Cognitive Behavior Therapy (CBT) Center

New Year’s Resolutions – The Mega “Fresh Start” Opportunity

New Year’s Resolutions – Advice From Our Team

As the calendar turns to a new year, the age-old tradition of making resolutions comes into focus. We often find ourselves reflecting on the past year’s triumphs and challenges, eagerly anticipating a fresh start. The idea of setting New Year’s resolutions is a time-honored practice, filled with aspirations for positive change. Yet, as the initial enthusiasm wanes, many resolutions fall by the wayside. How can we break free from this cycle of good intentions gone awry?

We asked our team, “What is your best advice for setting and keeping a New Year’s resolution?” Discover the varied approaches of each of our clinicians as they offer valuable insights into mastering the art of resolution setting. And, like all advice, it’s up to you what you take and what you leave. This is your life and you are the ultimate expert here.

Dr. Christina Constrastano

Small things done consistently(ish) add up to big changes! My mind, like many, often tells me I have to set a lofty goal for it to count and then inevitably I can’t keep up the big behavior change and give up. My mind also tells me that doing small things won’t matter enough or will take too long to see progress…but just because I think it, doesn’t mean it’s true! I’ve found for myself and my patients that when we aim to make teeny tiny changes on a regular basis, we are more successful in sticking to it and gaining the momentum that leads to the bigger changes we want. I say consistently(ish) because we are all human and going to have times when we get off track. Stuff happens! Expect it and get back on track ASAP!

Dr. Andrew Keenan

Take time to reflect on what makes this resolution important to you. What’s your “why” or “value” that is driving this resolution? This will serve as your compass for the road ahead! On that road, you’ll inevitably experience challenges and setbacks while pursuing this piece of behavior change. That’s just a part of the process. When you work towards addressing each challenge, remind yourself of your commitment to your “why” and/or “value”.

Dr. Lara Aunio

A new year brings a lot of mixed emotions of excitement, ambition, grief over the past year, and for some, even dread.  If you REALLY feel like a New Year’s Resolution will get you on track and boost your motivation, make it SMART.  SMART, meaning Specific, Measurable, Attainable, Relevant, and Timely, is an evidence-based technique to set goals that promote realistic and relevant goals that you can achieve within a timeframe. Most (almost 80%) of people lose their motivation for their resolution by February! So by making it SMART, we are more likely to feel good that we can get the job done.

Jamie Schwartz, LCSW-R

Start with re-framing resolutions to integrate a new behavior into your daily life.  Research shows it takes 66 days to form a new habit, so it is important to identify realistic, small goals. Once your goals are established, you can turn them into habits by setting a daily action plan. Commit to working on one goal at a time until you have mastered it, reducing the likelihood of feeling overwhelmed with a long list of goals. Know that occasional slips occur when working towards your goals; utilizing those as opportunities to learn from. Finally, to avoid falling into the self-blame/shame cycle, practice self-compassion and forgiveness when those slips occur.

Dr. Teri Preddy

Setting a New Year’s resolution can be exciting but also can be intimidating or daunting. We might find ourselves wondering, “Can I REALLY stick to this goal this year?” Most people have had some experience with not following through on a resolution. It’s important to be specific about what behavior you want to engage in.

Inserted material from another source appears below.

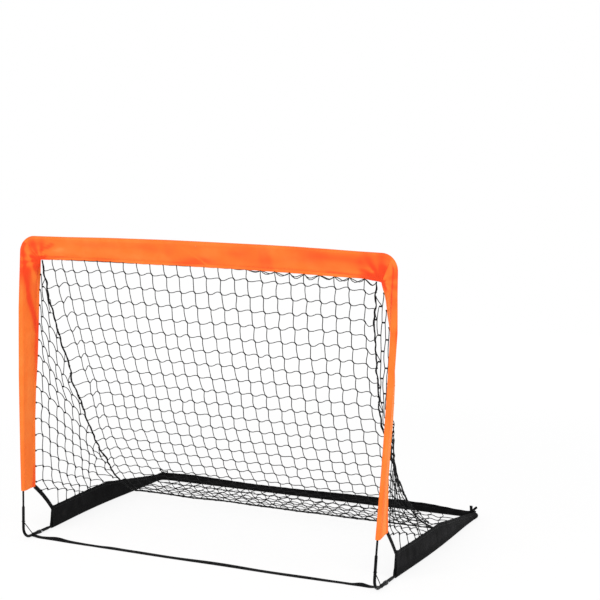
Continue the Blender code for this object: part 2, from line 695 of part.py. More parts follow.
def side_surface(side):
    def place(u, v):
        share = (1 + (SEAM_STEPS - 1) * v) / SEAM_STEPS
        front, seam = side_edge(side, 0.02 + 0.98 * v), seam_point(side, share)
        along = seam_curve(side, min(share + 0.01, 1)) - seam_curve(side, share - 0.01)
        away = front - seam
        away = (away - along * (away.dot(along) / along.length_squared)).normalized()
        return front.lerp(seam + away * (SEAM_CORD_RADIUS + NET_THICKNESS / 2), u)

    return place


def floor_surface(side):
    def place(u, v):
        start = NET_FLOOR_SETBACK + 2 * SEAT_GAP
        end = DEPTH - SLEEVE_RADIUS - 2 * SEAT_GAP
        setback = start + (end - start) * v
        rail = abs(rail_point(side, start).x) - 0.0085
        corner = REAR_WIDTH / 2 - REAR_BEND
        edge = rail + (corner - rail) * v
        return at(side * (CENTRE_GAP + (edge - CENTRE_GAP) * u), setback, NET_LIFT)

    return place


def net_mesh(place, gaps, mirrored):
    """A knotless net as one solid: six-sided gaps, whose cords share short sloping joints."""
    columns, rows = gaps
    step = 1e-4
    data = bmesh.new()
    corners = {}

    def normal(u, v):
        one = place(min(u + step, 1), v) - place(max(u - step, 0), v)
        two = place(u, min(v + step, 1)) - place(u, max(v - step, 0))
        return one.cross(two).normalized() * (NET_THICKNESS / 2)

    tall = (place(0.5, 1) - place(0.5, 0)).length / rows
    wide = (place(1, 0.5) - place(0, 0.5)).length / columns
    skew_u = JOINT_LENGTH / wide / columns / 3
    skew_v = JOINT_LENGTH / tall / rows / 3

    def corner(i, j, end):
        """The upper (0) or lower (1) end of the joint at a crossing, as (u, v)."""
        shift = end - 0.5 if 0 < i < columns and 0 < j < rows else 0
        u = i / columns + shift * skew_u
        v = j / rows + shift * skew_v
        return round(u, 9), round(v, 9)

    def pair(key):
        if key not in corners:
            point, half = place(*key), normal(*key)
            corners[key] = (data.verts.new(point + half), data.verts.new(point - half))
        return corners[key]

    borders = {}
    for i in range(columns):
        for j in range(rows):
            keys = [corner(i, j, 1), corner(i + 1, j, 0), corner(i + 1, j, 1)]
            keys += [corner(i + 1, j + 1, 0), corner(i, j + 1, 1), corner(i, j + 1, 0)]
            keys = [k for n, k in enumerate(keys) if k != keys[n - 1]]
            if mirrored:
                keys.reverse()
            add_gap(data, keys, pair, place, borders)
    for one, two in borders.values():
        data.faces.new((one[0], two[0], two[1], one[1]))
    return data


def edge_inset(one, two):
    """Half a cord's width, or the whole hem's width along the net's own edge."""
    on_edge = any(one[k] == two[k] and one[k] in (0.0, 1.0) for k in (0, 1))
    return NET_BORDER if on_edge else NET_CORD / 2


def add_gap(data, keys, pair, place, borders):
    """One gap: the half-cords round it on both faces, and the walls of the hole."""
    points = [place(*key) for key in keys]
    count = len(keys)
    inner = []
    for n in range(count):
        before, here, after = points[n - 1], points[n], points[(n + 1) % count]
        one, two = (before - here).normalized(), (after - here).normalized()
        inset_before = edge_inset(keys[n - 1], keys[n])
        inset_after = edge_inset(keys[n], keys[(n + 1) % count])
        spread = one.cross(two).length
        if spread > 0.35:
            shift = (one * inset_after + two * inset_before) / spread
        else:
            middle = sum(points, Vector()) / count
            along = (two - one).normalized()
            inward = middle - here
            inward = (inward - along * inward.dot(along)).normalized()
            shift = inward * max(inset_before, inset_after)
        inner.append(here + shift)
    upper, lower = [], []
    for key, point in zip(keys, inner):
        high, low = pair(key)
        half = (high.co - low.co) / 2
        upper.append(data.verts.new(point + half))
        lower.append(data.verts.new(point - half))
    for n in range(count):
        outer_one, outer_two = pair(keys[n - 1]), pair(keys[n])
        data.faces.new((outer_one[0], outer_two[0], upper[n], upper[n - 1]))
        data.faces.new((outer_one[1], lower[n - 1], lower[n], outer_two[1]))
        data.faces.new((upper[n - 1], upper[n], lower[n], lower[n - 1]))
        edge = frozenset((keys[n - 1], keys[n]))
        if edge in borders:
            del borders[edge]
        else:
            borders[edge] = (outer_one, outer_two)


def nets(name, side, parts, m):
    mirrored = side == LEFT
    frame, base = parts["frame"], parts["base"]
    add(f"back_net_{name}", net_mesh(back_surface(side), BACK_GAPS, mirrored), m["net"], frame)
    add(f"side_net_{name}", net_mesh(side_surface(side), SIDE_GAPS, mirrored), m["net"], frame)
    add(f"floor_net_{name}", net_mesh(floor_surface(side), FLOOR_GAPS, mirrored), m["net"], base)


def seam_cord(name, side, parent, m):
    path = [seam_point(side, k / SEAM_STEPS) for k in range(SEAM_STEPS + 1)]
    add(f"net_seam_cord_{name}", rod_mesh(path, X_AXIS, SEAM_CORD_RADIUS, 6), m["cord"], parent)


def build_half(name, side, parts, m):
    rods(name, side, parts, m)
    elbows(name, side, parts, m)
    crossbar_hinge(name, side, parts, m)
    foot_joint(name, side, parts, m)
    frame_sleeves(name, side, parts["frame"], m)
    base_sleeves(name, side, parts["base"], m)
    skirt_binding(name, side, parts["base"], m)
    corner_brace(name, side, parts["frame"], m)
    ground_strap(name, side, parts["frame"], m)
    elbow_elastic(name, side, parts["frame"], m)
    corner_tie(name, side, parts["base"], m)
    nets(name, side, parts, m)
    seam_cord(name, side, parts["frame"], m)


def main():
    for made in list(bpy.data.objects):
        bpy.data.objects.remove(made, do_unlink=True)
    m = make_materials()
    frame_left = empty("frame_left", Vector())
    frame_right = empty("frame_right", HINGE_POINT, frame_left)
    base_left = empty("base_left", pivot(LEFT), frame_left)
    base_right = empty("base_right", pivot(RIGHT), frame_right)
    build_half("left", LEFT, {"frame": frame_left, "base": base_left}, m)
    build_half("right", RIGHT, {"frame": frame_right, "base": base_right}, m)
    crossbar_hinge_pin(frame_left, m)
    rear_ferrule(base_left, m)


main()
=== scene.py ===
# %% [markdown]
# # A folding practice goal
# Two bent frames of rod in orange cloth sleeves stand up from a base of rods in black cloth, and a
# loose net hangs between them. The packed CAD model is the skeleton of this scene: every piece made
# here is laid round it in the same metres, and many of them ride on one of its bodies, so that they
# fold with it.

import math
import random

import bpy
import numpy as np
from mathutils import Matrix, Vector, noise


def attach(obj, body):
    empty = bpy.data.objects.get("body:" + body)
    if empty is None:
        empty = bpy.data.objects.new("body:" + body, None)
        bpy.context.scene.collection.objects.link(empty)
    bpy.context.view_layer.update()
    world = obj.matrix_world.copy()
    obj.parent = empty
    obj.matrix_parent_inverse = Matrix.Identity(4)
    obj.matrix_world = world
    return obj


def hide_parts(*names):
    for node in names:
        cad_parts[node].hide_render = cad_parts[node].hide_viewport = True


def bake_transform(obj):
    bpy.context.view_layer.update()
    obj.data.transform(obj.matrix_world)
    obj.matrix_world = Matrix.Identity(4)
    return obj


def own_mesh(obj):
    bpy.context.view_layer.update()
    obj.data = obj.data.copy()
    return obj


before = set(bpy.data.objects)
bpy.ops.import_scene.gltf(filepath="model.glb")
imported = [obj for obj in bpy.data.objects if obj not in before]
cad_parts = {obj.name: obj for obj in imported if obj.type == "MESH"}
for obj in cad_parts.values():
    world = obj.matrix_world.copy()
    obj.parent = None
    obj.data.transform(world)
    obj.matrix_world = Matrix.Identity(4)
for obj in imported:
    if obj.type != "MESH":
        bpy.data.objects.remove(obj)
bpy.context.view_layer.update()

# %% [markdown]
# ## The camera
# The photograph was taken with a long lens from the goal's right, a little above its crossbar. The
# corners of the goal give the place and the lens. The camera has no roll and no shift, so three
# directions are enough to stand it up. The goal has no loose cord, so nothing else has to be in view.

# %% Stand the camera up
AZIMUTH, PITCH = math.radians(25.4), math.radians(6.98)
CAMERA_PLACE = Vector((1.9666, -3.8090, 1.2429))
FOCAL_LENGTH, SENSOR = 84.74, 36.0


def stand_camera():
    rightwards = Vector((math.cos(AZIMUTH), math.sin(AZIMUTH), 0))
    level_share = math.cos(PITCH)
    backwards = Vector((math.sin(AZIMUTH) * level_share, -math.cos(AZIMUTH) * level_share, math.sin(PITCH)))
    upwards = backwards.cross(rightwards)
    data = bpy.data.cameras.new("camera")
    data.lens, data.sensor_width = FOCAL_LENGTH, SENSOR
    data.clip_start, data.clip_end = 0.05, 60
    camera = bpy.data.objects.new("camera", data)
    turn = Matrix((rightwards, upwards, backwards)).transposed()
    camera.matrix_world = Matrix.Translation(CAMERA_PLACE) @ turn.to_4x4()
    bpy.context.scene.collection.objects.link(camera)
    bpy.context.scene.camera = camera
    return camera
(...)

For example, it’s easier to keep track of a goal to eat more fruits and vegetables at each meal, rather than saying, “I’m going to eat healthier.” What does eating healthier really mean anyway? More importantly, we often get rigid about our goals and “doing it right” or “all the way.” It’s important to bring some self-compassion and flexibility to working on our goals if we’re going to make long-term changes.

For example, if we set a goal to go to the gym 3x per week, we might begin to get discouraged when stress and life get in the way of getting to the gym. This can lead people to abandon their goals altogether! Instead, be kind to yourself and flexible. You might be able to do a 10-minute workout between meetings, take a 10-minute yoga break or walk at lunch, and maybe squeeze in 10 minutes to lift some hand weights after dinner is cleaned up. Over the week, multiple 10-minute intervals add up to a lot more than that 45 minutes at the gym. Be willing to do a shorter workout or be flexible with your workout option (you don’t have to always give 100%!). You might even end up looking forward to your movement breaks!